If however, Joseph Smith misidentified the documents and mistranslated them, Mormons may want to re-evaluate Smith's abilities as a translator and the Book of Abraham's status as scripture.
Joseph Smith's Translation Graded
Joseph Smith's translation has been checked by world renown Egyptologists and it has been proven to be bogus. As early as 1861, claims were published declaring that Smith's translation was "entirely incorrect," (A Journey to Great Salt Lake City Vol.2, p.539, cited in Joseph Smith, Jr. As A Translator, p.19, [Modern Microfilm Reprint]).
Then in 1912 the Episcopal Bishop of Utah, Rev. F.S. Spalding, sent copies of the Book of Abraham facsimiles to, "a number of the foremost of present day Egyptian scholars, eight in all," including professors from German, British and US universities (B.H. Roberts, Comprehensive History of the Church of Jesus Christ of Latter-day Saints, Vol. 2. p. 138).
Spalding's work culminated in a powerful book, Joseph Smith, Jr., As A Translator, and spawned banner headlines in the Dec. 29th 1912 New York Times denouncing the Book of Abraham as a hoax.
Mormon defender, Dr. Hugh Nibley, writes:
"For the benefit of those readers who may have forgotten some of the details of 1912, it may be recalled that Bishop Spalding asked eight Egyptologists what they thought of Joseph Smith's interpretation of the Facsimiles in the Pearl of Great Price. You can imagine what their answers were" (Improvement Era, January, 1968, p. 18).
Even Nibley's most pessimistic reader may not have fully imagined the scorn of Spalding's eight scholars. Dr A. H. Sayce of Oxford, England wrote:
"It is difficult to deal seriously with Joseph Smith's impudent fraud. His fac-simile from the Book of Abraham No. 2 is an ordinary hypocephalus, but the hieroglyphics upon it have been copied so ignorantly that hardly one of them is correct".
"Number 3 is a representation of the Goddess Maat leading the Pharaoh before Osiris, behind whom stand the Goddess Isis. Smith has turned the Goddess into a king and Osiris into Abraham" (F.S. Spalding, Joseph Smith, Jr., As A Translator, p.23).
Dr. W.M. Flinders Petrie of London University wrote, "It may be safely said that there is not one single word that is true in these explanations" (ibid p.24).
Dr. Arthur C. Mace, Assistant Curator for the Department of Egyptian Art of the Metropolitan Museum of Art in New York explained, "The `Book of Abraham,' it is hardly necessary to say, is a pure fabrication."
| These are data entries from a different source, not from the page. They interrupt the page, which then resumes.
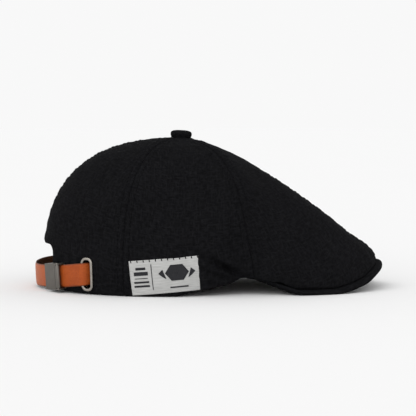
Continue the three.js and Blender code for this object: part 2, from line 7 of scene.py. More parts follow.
import bmesh
import bpy
import numpy as np
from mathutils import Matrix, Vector


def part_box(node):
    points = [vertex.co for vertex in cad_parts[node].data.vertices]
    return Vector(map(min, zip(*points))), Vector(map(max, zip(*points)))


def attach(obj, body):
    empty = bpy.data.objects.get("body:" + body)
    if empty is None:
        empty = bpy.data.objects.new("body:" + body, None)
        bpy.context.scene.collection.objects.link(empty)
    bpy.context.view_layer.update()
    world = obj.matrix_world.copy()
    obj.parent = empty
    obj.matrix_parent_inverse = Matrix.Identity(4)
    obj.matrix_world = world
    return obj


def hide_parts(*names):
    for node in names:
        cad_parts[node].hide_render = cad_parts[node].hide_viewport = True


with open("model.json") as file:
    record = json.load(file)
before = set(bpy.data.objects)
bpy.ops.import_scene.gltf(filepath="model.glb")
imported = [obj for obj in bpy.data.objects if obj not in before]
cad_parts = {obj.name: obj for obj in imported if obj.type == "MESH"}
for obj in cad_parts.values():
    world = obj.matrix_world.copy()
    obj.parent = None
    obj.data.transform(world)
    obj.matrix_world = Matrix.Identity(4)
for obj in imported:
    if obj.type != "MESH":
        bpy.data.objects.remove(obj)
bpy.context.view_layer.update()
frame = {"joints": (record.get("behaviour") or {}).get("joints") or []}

MM = 0.001
BODY = "cap"
LEVER_BODY = "clasp_lever"

# ---- The cap's surface, in millimetres: the CAD part's formulas ----
# CLOTH and HEM_LIFT differ from the CAD's on purpose. The hem comes further down at the peak's ends, to close
# a gap there. Tables are keyed by azimuth in degrees, 0 at the front and 180 at the back.
BUTTON_X = -23.5
CROWN_TOP = 124.5
HEAD_X, HEAD_LENGTH, HEAD_WIDTH = -34, 104, 80
PEAK_X, PEAK_REACH, PEAK_WIDTH, PEAK_SQUARENESS = 28, 117, 76, 2.4
PEAK_BORDER = 4.5
NOTCH, NOTCH_BLEND = 52, 14
NOTCH_SEAM_BOW = 3.2
SEAM_FRONT, SEAM_NOTCH, SEAM_SIDE, SEAM_BACK = 0, 49.5, 120, 180
ARCH_HALF_WIDTH, ARCH_TOP, ARCH_CORNER = 36.5, 37.5, 8
CLOTH = 1.7
EDGE_HEIGHT = [
    [0, 19.5], [10, 15], [18, 6.5], [27, 1.2], [36, 1.5], [43, 9.5], [48, 12.8],
    [53, 13.4], [60, 9.7], [67, 7.2], [76, 5], [83, 3.5], [91, 0.4], [98, 0], [114, 0], [150, 1.2], [180, 2],
]
HEM_LIFT = [[0, 3.4], [40.3, 3.4], [43.5, 0.8], [46.5, 0], [180, 0]]
MERIDIAN_HANDLES = [
    [0, 46, 118.4, -38, 62], [25, 55, 119.6, -27.5, 69], [50, 66, 121, 10, 70], [62, 64, 121.5, 14, 70],
    [90, 62, 122.5, 11, 72], [120, 68, 124, 8, 80], [180, 84.5, 125, 7, 84.5],
]
NOSE_ROLL = [[0, 2.8], [30, 2.6], [46, 1.2], [56, 0], [180, 0]]
NOSE_ROLL_START = 0.8
PEAK_THICKNESS = [[0, 3.9], [36, 3.9], [44, 3], [54, 3]]
PEAK_TOP_LIFT = [[0, 2.9], [38, 2.9], [43, 2.6], [54, 2.7]]
FOREHEAD_HEIGHT = [[0, 30], [25, 26], [50, 17.5]]
PEAK_TUCK_FROM, PEAK_TUCK_TO, PEAK_TUCK_INSET = 37, 43, 3.8
PEAK_END = 49.5
PEAK_OUTLINE_TO = 80  # degrees: the peak's outline isn't used further round
PEAK_SEARCH = 20.0, 260.0  # between these distances its outline is looked for
BAND_INSET = 4
FAR = 99.0  # stands for no edge nearby

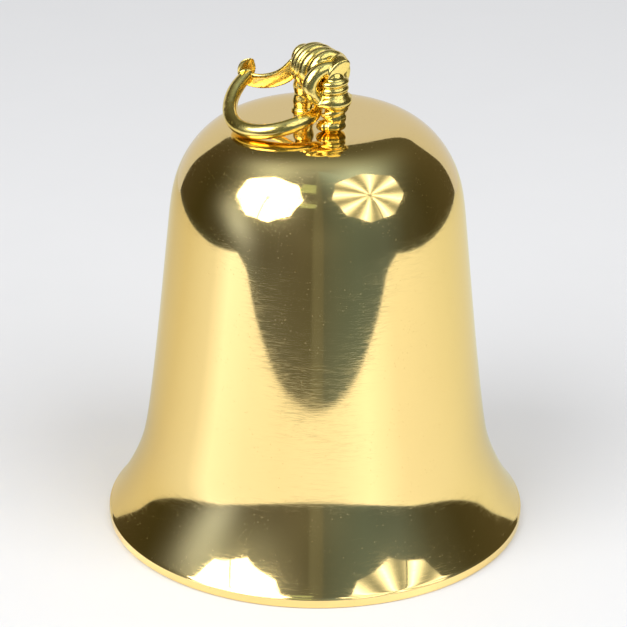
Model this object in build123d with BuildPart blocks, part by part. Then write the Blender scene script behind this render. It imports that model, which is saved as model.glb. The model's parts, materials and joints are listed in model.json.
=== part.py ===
"""Brass temple bell: a turned shell, a cast crown staple with a hanging loop that swings on it,
and a clapper hung inside on a clevis. Millimetres, +Z up, origin on the bell's axis at the mouth plane."""
from build123d import *
import os
from math import cos, radians, sin

os.makedirs("parts", exist_ok=True)

# ---- driving dimensions -------------------------------------------------------------------
crown_height = 152.0        # top of the shell above the mouth
seat_radius = 17.0          # flat turned on the crown for the staple's feet
crown_wall = 4.5            # shell thickness under the staple
shoulder_wall = 3.4
waist_wall = 2.9
bow_wall = 4.7              # thickest ring of the flare, where the clapper strikes
lip_radius = 75.3           # outermost ring of the mouth
lip_band = 3.5              # height of the upright band round the mouth
lip_inner_radius = 70.4
lip_round = 0.8
lip_top_round = 0.4

staple_angle = 28.0         # cross bar's turn from the front-to-back line, in degrees
foot_spread = 11.0          # each foot's distance from the bell's axis
pivot_height = 171.0        # cross bar's centre
staple_rod = 3.0            # radius of the staple's rod
staple_corner = 3.4         # bend between leg and cross bar, at the rod's centre
foot_radius = 5.0
foot_height = 3.2
tail_radius = 2.5           # M5 tail cast under each foot
tail_hole_radius = 2.7
running_gap = 0.08          # radial clearance of every turning fit

bar_radius = 2.6            # round bar of the hanging loop
ribbon_thickness = 1.9
ribbon_width = 5.4
sleeve_back = -7.2          # the sleeve's two ends along the cross bar
sleeve_front = 4.3
ridge_count = 4             # rounded turns round the sleeve
ridge_depth = 1.2
sleeve_radius = 7.9

pad_thickness = 0.8         # fibre pad between bridge and shell
bridge_thickness = 2.5
bridge_width = 12.0
washer_thickness = 1.0
spring_washer_thickness = 1.3
nut_height = 4.0
nut_across_flats = 8.0
tail_end_drop = 1.0         # tail showing below its nut

clevis_gap = 8.0            # between the two ears
ear_thickness = 2.0
ear_radius = 5.0
pin_radius = 2.0
pin_head_radius = 3.4
pin_head = 1.2
eye_thickness = 5.6
eye_radius = 5.0
bush_radius = 3.1
clapper_pivot = 134.0       # height of the clapper's pin
ball_height = 24.0          # height of the ball's centre
ball_radius = 12.0
rod_radius = 2.5
rod_tail_radius = 2.0       # threaded end that carries the ball

# ---- frames -------------------------------------------------------------------------------
along = Vector(sin(radians(staple_angle)), -cos(radians(staple_angle)), 0)
side = Vector(-cos(radians(staple_angle)), -sin(radians(staple_angle)), 0)
# Local x runs along the cross bar to the front, local y is up, local z is the loop's side.
crown_frame = Plane(origin=(0, 0, 0), x_dir=along, z_dir=side)
pivot_axis = Axis(origin=(0, 0, pivot_height), direction=along)


def crown_point(x, up, out):
    """A point given along the cross bar, up, and out to the loop's side."""
    return crown_frame.from_local_coords((x, up, out))


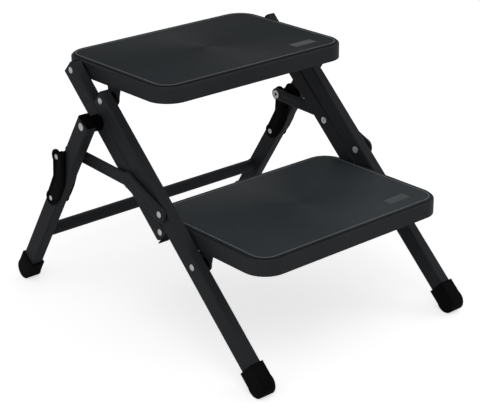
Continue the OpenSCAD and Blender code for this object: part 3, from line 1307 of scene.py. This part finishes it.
@dataclass
class Studio:
    """Floor, light and the camera at the photograph's angle, in metres and degrees."""

    lens: float = 104.14
    sensor: float = 36.0
    camera_at: Triple = (-1.38834, -1.66368, 1.06664)
    heading: float = 50.15
    pitch: float = 22.81
    roll: float = -0.95
    ambient: float = 0.376
    floor_half: float = 9.0
    floor_tone: float = 0.86
    floor_glow: float = 0.62
    aim: Triple = (0.0, 0.0, 0.25)
    lamps: tuple[Softbox, ...] = (
        Softbox("key", (-1.2, -1.5, 2.6), 2.0, 15.5),
        Softbox("fill", (2.2, -1.2, 1.6), 1.8, 8.5),
        Softbox("back", (1.5, 1.8, 2.0), 1.0, 1.5),
        Softbox("side", (-2.3, -0.5, 0.35), 1.2, 3.5),
    )

    def build(self) -> None:
        """Builds the whole studio."""
        self._floor()
        self._world()
        for lamp in self.lamps:
            self._light(lamp)
        self._camera()
        bpy.context.scene.view_settings.view_transform = "Standard"

    @staticmethod
    def _seen(g: Graph) -> Sock:
        """1 for rays from the camera, else 0."""
        return g.out("ShaderNodeLightPath", output="Is Camera Ray")

    def _floor(self) -> None:
        """Adds a pale floor, which keeps the step's shadow and shows white."""
        mesh = bpy.data.meshes.new("floor")
        half = self.floor_half
        corners_at = [(-half, -half, 0), (half, -half, 0), (half, half, 0), (-half, half, 0)]
        mesh.from_pydata(corners_at, [], [(0, 1, 2, 3)])
        floor = new_object("floor", mesh)
        material = bpy.data.materials.new("pale_floor")
        material.use_nodes = True
        g = Graph(material.node_tree)
        grey = (self.floor_tone, self.floor_tone, self.floor_tone, 1)
        matt = g.out("ShaderNodeBsdfDiffuse", inputs={"Color": grey})
        glow = g.out("ShaderNodeEmission", inputs={"Strength": self._seen(g) * self.floor_glow})
        both = g.out("ShaderNodeAddShader", inputs={0: matt, 1: glow})
        g.node("ShaderNodeOutputMaterial", inputs={"Surface": both})
        mesh.materials.append(material)

    def _world(self) -> None:
        """Adds a surround that the camera sees as white and that lights the step less."""
        world = bpy.data.worlds.new("studio")
        world.use_nodes = True
        g = Graph(world.node_tree)
        seen = self._seen(g)
        strength = seen * (1.0 - self.ambient) + self.ambient
        light = g.out(
            "ShaderNodeBackground", inputs={"Color": (1, 1, 1, 1), "Strength": strength}
        )
        g.node("ShaderNodeOutputWorld", inputs={"Surface": light})
        bpy.context.scene.world = world

    def _light(self, lamp: Softbox) -> None:
        """Adds a lamp that faces the step.

        Args:
            lamp: the lamp.
        """
        data = bpy.data.lights.new(lamp.name, "AREA")
        data.size = lamp.size
        data.energy = lamp.power
        made = bpy.data.objects.new(lamp.name, data)
        bpy.context.collection.objects.link(made)
        made.location = lamp.place
        towards = Vector(self.aim) - Vector(lamp.place)
        made.rotation_euler = towards.to_track_quat("-Z", "Y").to_euler()

    def _camera(self) -> None:
        """Adds the camera at the photograph's place and angle."""
        heading, pitch, roll = (
            math.radians(angle) for angle in (self.heading, self.pitch, self.roll)
        )
        level = Vector((math.cos(heading), math.sin(heading), 0.0))
        up = Vector((0.0, 0.0, 1.0))
        ahead = level * math.cos(pitch) - up * math.sin(pitch)
        over = up * math.cos(pitch) + level * math.sin(pitch)
        right = ahead.cross(over)
        right, over = (
            right * math.cos(roll) + over * math.sin(roll),
            over * math.cos(roll) - right * math.sin(roll),
        )
        data = bpy.data.cameras.new("camera")
        data.lens = self.lens
        data.sensor_width = self.sensor
        camera = bpy.data.objects.new("camera", data)
        bpy.context.collection.objects.link(camera)
        turn = Matrix((right, over, -ahead)).transposed().to_4x4()
        camera.matrix_world = Matrix.Translation(self.camera_at) @ turn
        bpy.context.scene.camera = camera


def build_palette() -> Palette:
    """Builds the finishes other than the mats'.

    Returns:
        The palette with these finishes.
    """
    palette = Palette()
    palette.add("frame", PowderCoat("frame_powder_coat", "#27282b", "#36393d"))
    palette.add("pan", PowderCoat("pan_powder_coat", "#2a2c2f", "#3b3e42", roughness=0.46))
    palette.add("boot", MouldedRubber("boot_moulded_rubber", "#08080a", "#141517"))
    palette.add("plastic", MouldedPlastic("black_moulded_plastic", "#050506", "#0d0e10"))
    palette.add("steel", PlatedSteel("rivet_plated_steel", "#e6e7e9", "#c4c6c9"))
    palette.add("stud", PaintedStud("stud_part_painted", "#e6e7e9", "#c4c6c9", "#2b2c30"))
    palette.add("label", BarePlate("label_bare_plate", "#454749", "#505355"))
    # Painted highlight: the line round each mat is coloured light grey to stand in for light
    # along the mat's edge.
    palette.add(
        "painted_highlight_line", PowderCoat("mat_edge_light", "#7f8487", "#969b9e", roughness=0.4)
    )
    return palette


def corners(box: Iterable[Iterable[float]]) -> list[list[float]]:
    """A box as plain lists of numbers."""
    return [[float(v) for v in corner] for corner in box]


def main() -> None:
    """Loads the CAD frame, dresses it and builds the studio."""
    logging.basicConfig(level=logging.INFO, format="%(message)s")
    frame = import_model()
    dresser = Dresser(frame["nodes"], build_palette())
    for part in (Frame(), CrossBar(), Boots(), Latches(), Treads()):
        LOG.info("building %s", type(part).__name__)
        part.build(dresser)
    Studio().build()


if __name__ == "__main__":
    main()
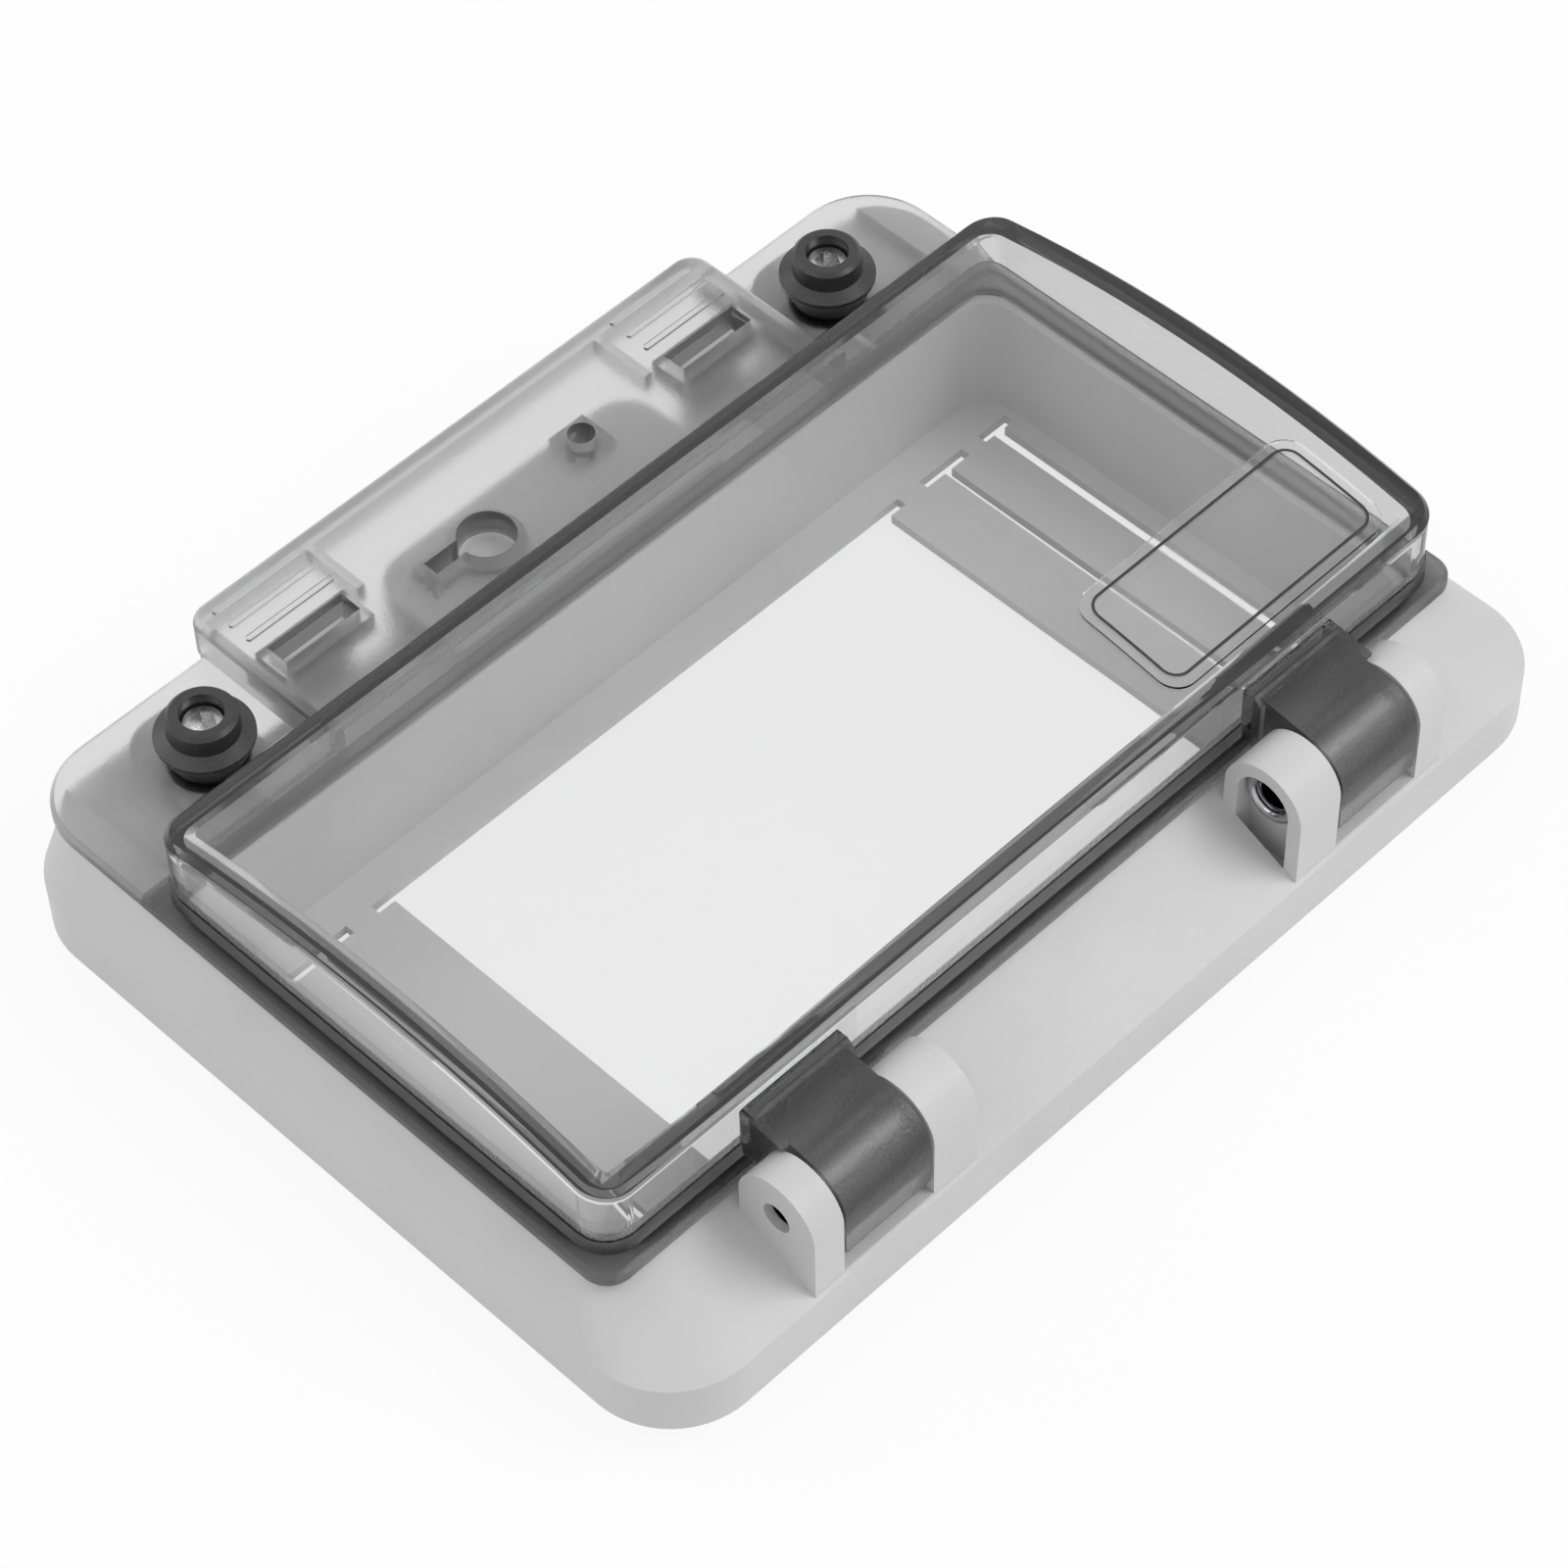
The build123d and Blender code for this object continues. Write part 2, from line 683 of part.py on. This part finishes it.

"Joseph Smith's interpretation of these cuts is a farrago of nonsense from beginning to end. Egyptian characters can now be read almost as easily as Greek, and five minutes' study in an Egyptian gallery of any museum should be enough to convince any educated man of the clumsiness of the imposture" (ibid p. 27).
While it may have taken more than five minutes of study, even many faithful Mormons have been shaken when faced with the evidence.
One Mormon, Naomi Woodbury, wrote a touching letter to the editor published in the August, 1968 issue of the independent Mormon periodical, Dialogue: a Journal of Mormon Thought.
She said, "I myself studied Egyptian hieroglyphics at UCLA several years ago in the hope of resolving some of the problems connected with the `Book of Abraham' in Joseph Smith's favor. Unfortunately, as soon as I had learned the language well enough to use a dictionary I was forced to conclude that Joseph Smith's translation was mistaken, however sincere it might have been. It belongs to a kind of literature which is alien to Christianity and to our Church" (p. 8).
Joseph Smith's Papyri Found
Prior to 1967, the science of Egyptology expose much of Joseph Smith's abilities as a translator, but many questions were left unanswered. Joseph Smith's captioned "explanations" of the three facsimiles were known to be bogus but the direct connection between facsimiles and the text of the Book of Abraham itself was unknown. Also, the quality of the reproductions of the facsimiles printed in the Book of Abraham was too poor to read much of the accompanying text.
Egyptologist Richard A. Parker writes:
"The ancient Egyptian language can be called completely decipherable. The pictures you sent me [of the Book of Abraham facsimiles] are based upon Egyptian originals but are poor or distorted copies. Many of the hieroglyphs are recognizable but so many others have been so poorly copied that the illustrations cannot be read. (b) The explanations are COMPLETELY WRONG insofar as any interpretation of the Egyptian original is concerned" (letter from Richard A. Parker, Dept. of Egyptology at Brown University to Marvin Cowan dated March 22, 1966 The Case Against Mormonism, Vol. 2, p. 133).
All doubts were laid aside when the original papyri were rediscovered in the Metropolitan Museum of Art in New York and presented to the Mormon Church by Dr. Aziz S. Atiya (Improvement Era, January, 1968 p 12).
It has been established without question that the actual characters that Joseph Smith used in translating the Book of Abraham were contained in Fragment XI of the collection.
Complete translations of the Joseph Smith papyri have been made by recognized Egyptologists. Their unbiased, expert translations prove that Joseph Smith's "translation" was a hoax.
It has been proven that the Book of Abraham collection is nothing more than a common collection of Egyptian funeral documents that are based on pagan myths related to Egyptian idolatry (see: Dialogue: a Journal of Mormon Thought, Autumn 1968 pp. 109-34).